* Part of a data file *
——
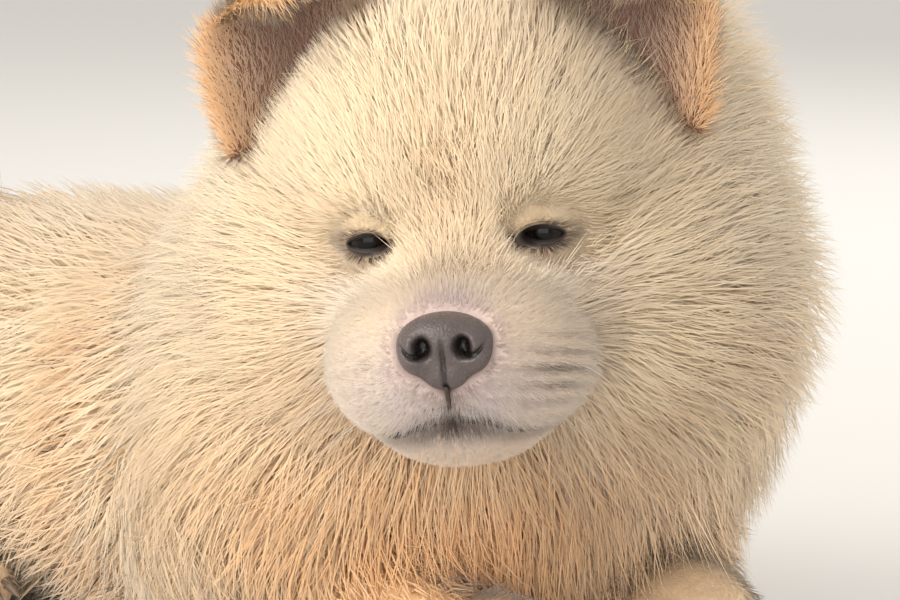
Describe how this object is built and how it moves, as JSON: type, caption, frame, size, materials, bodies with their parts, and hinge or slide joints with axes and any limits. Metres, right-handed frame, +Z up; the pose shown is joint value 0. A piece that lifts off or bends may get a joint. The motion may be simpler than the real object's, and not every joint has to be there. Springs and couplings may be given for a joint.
{
  "type": "chow chow puppy",
  "caption": "Life-size still figure of a cream chow chow puppy lying on its chest, head raised and turned to its right, with a deep ruff, small folded ears and a curled tail.",
  "frame": {"origin": "on the floor, at the middle of the underside of the bounding box", "axes": "+Z up, -Y the way the chest faces, +Y towards the rump and tail, +X to the puppy's left; the head looks to -X and -Y"},
  "size_m": [0.2546, 0.51, 0.286],
  "materials": {
    "coat": "soft cream coat, deeper apricot on the chest and in the folds",
    "ear_fur": "short apricot fur with brownish pink skin in the cup",
    "paw": "short pale cream fur",
    "nose": "fine-grained, slightly moist dark greyish brown skin",
    "eye": "wet, very dark brown"
  },
  "bodies": {
    "root": {"eye_left": "eye", "eye_right": "eye", "nose": "nose", "ear_left": "ear_fur", "ear_right": "ear_fur", "head": "coat", "lower_jaw": "coat", "forepaw_left": "paw", "forepaw_right": "paw", "foreleg_left": "coat", "foreleg_right": "coat", "neck": "coat", "hindpaw_left": "paw", "hindpaw_right": "paw", "hindleg_left": "coat", "hindleg_right": "coat", "thigh_left": "coat", "thigh_right": "coat", "tail": "coat", "torso": "coat"}
  },
  "joints": []
}
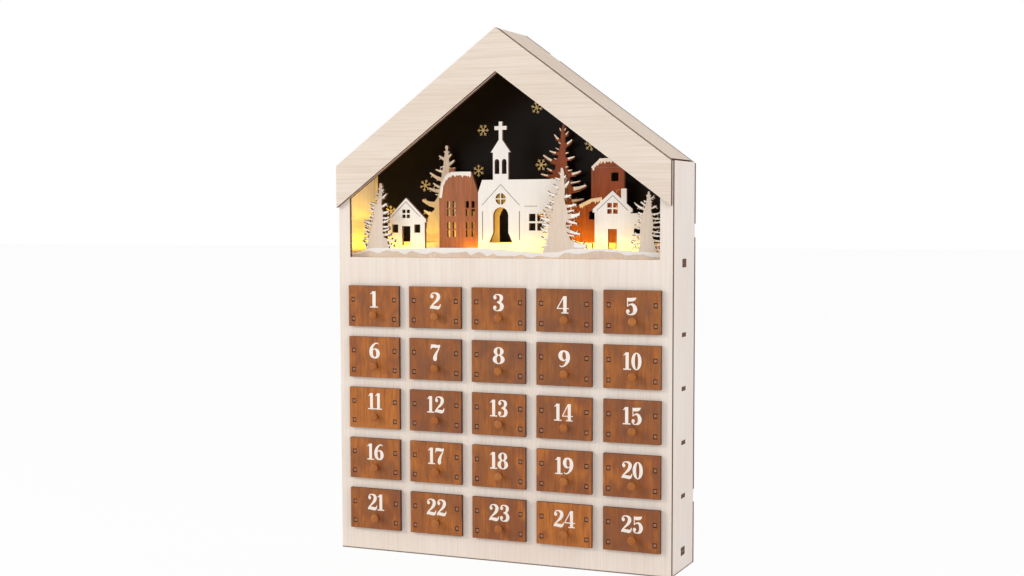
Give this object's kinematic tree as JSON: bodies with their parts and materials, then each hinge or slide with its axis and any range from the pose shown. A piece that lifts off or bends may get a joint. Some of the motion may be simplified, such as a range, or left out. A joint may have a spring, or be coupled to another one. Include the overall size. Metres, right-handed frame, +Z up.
——
* Written problem *
Everything in the listing above should be restated exactly.

* Output below *
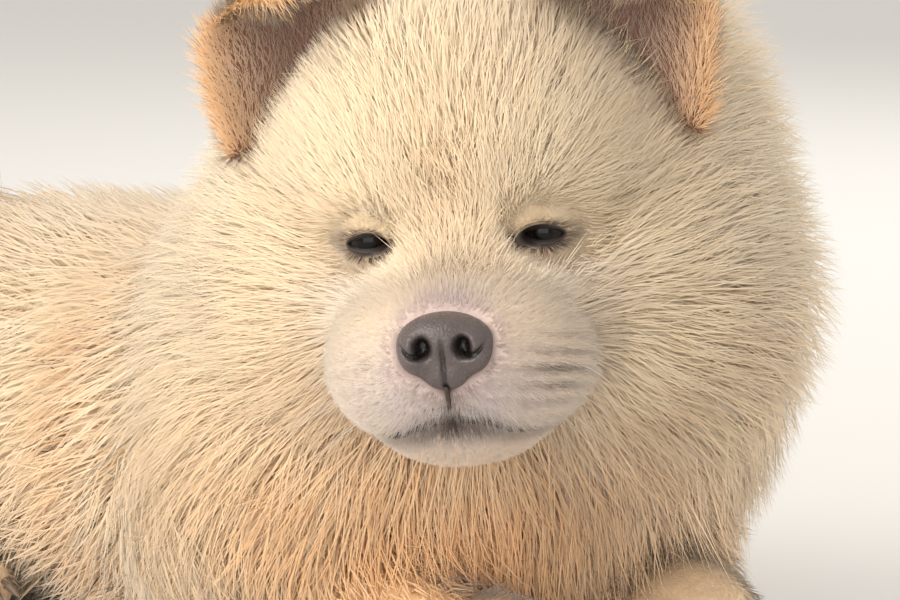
Describe how this object is built and how it moves, as JSON: type, caption, frame, size, materials, bodies with their parts, and hinge or slide joints with axes and any limits. Metres, right-handed frame, +Z up; the pose shown is joint value 0. A piece that lifts off or bends may get a joint. The motion may be simpler than the real object's, and not every joint has to be there. Springs and couplings may be given for a joint.
{
  "type": "chow chow puppy",
  "caption": "Life-size still figure of a cream chow chow puppy lying on its chest, head raised and turned to its right, with a deep ruff, small folded ears and a curled tail.",
  "frame": {"origin": "on the floor, at the middle of the underside of the bounding box", "axes": "+Z up, -Y the way the chest faces, +Y towards the rump and tail, +X to the puppy's left; the head looks to -X and -Y"},
  "size_m": [0.2546, 0.51, 0.286],
  "materials": {
    "coat": "soft cream coat, deeper apricot on the chest and in the folds",
    "ear_fur": "short apricot fur with brownish pink skin in the cup",
    "paw": "short pale cream fur",
    "nose": "fine-grained, slightly moist dark greyish brown skin",
    "eye": "wet, very dark brown"
  },
  "bodies": {
    "root": {"eye_left": "eye", "eye_right": "eye", "nose": "nose", "ear_left": "ear_fur", "ear_right": "ear_fur", "head": "coat", "lower_jaw": "coat", "forepaw_left": "paw", "forepaw_right": "paw", "foreleg_left": "coat", "foreleg_right": "coat", "neck": "coat", "hindpaw_left": "paw", "hindpaw_right": "paw", "hindleg_left": "coat", "hindleg_right": "coat", "thigh_left": "coat", "thigh_right": "coat", "tail": "coat", "torso": "coat"}
  },
  "joints": []
}
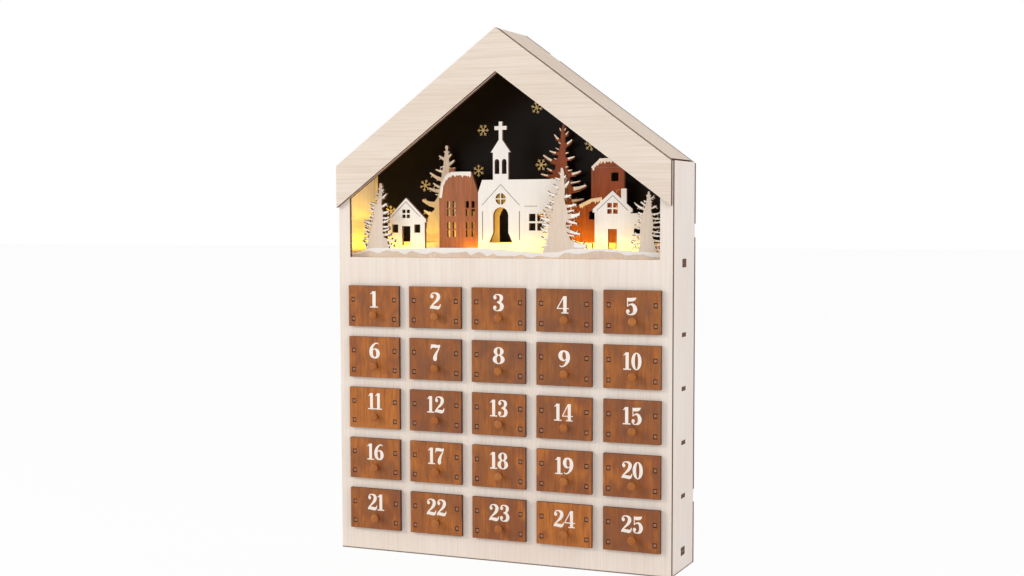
Give this object's kinematic tree as JSON: bodies with their parts and materials, then each hinge or slide with its axis and any range from the pose shown. A piece that lifts off or bends may get a joint. Some of the motion may be simplified, such as a range, or left out. A joint may have a spring, or be coupled to another one. Include the overall size. Metres, right-handed frame, +Z up.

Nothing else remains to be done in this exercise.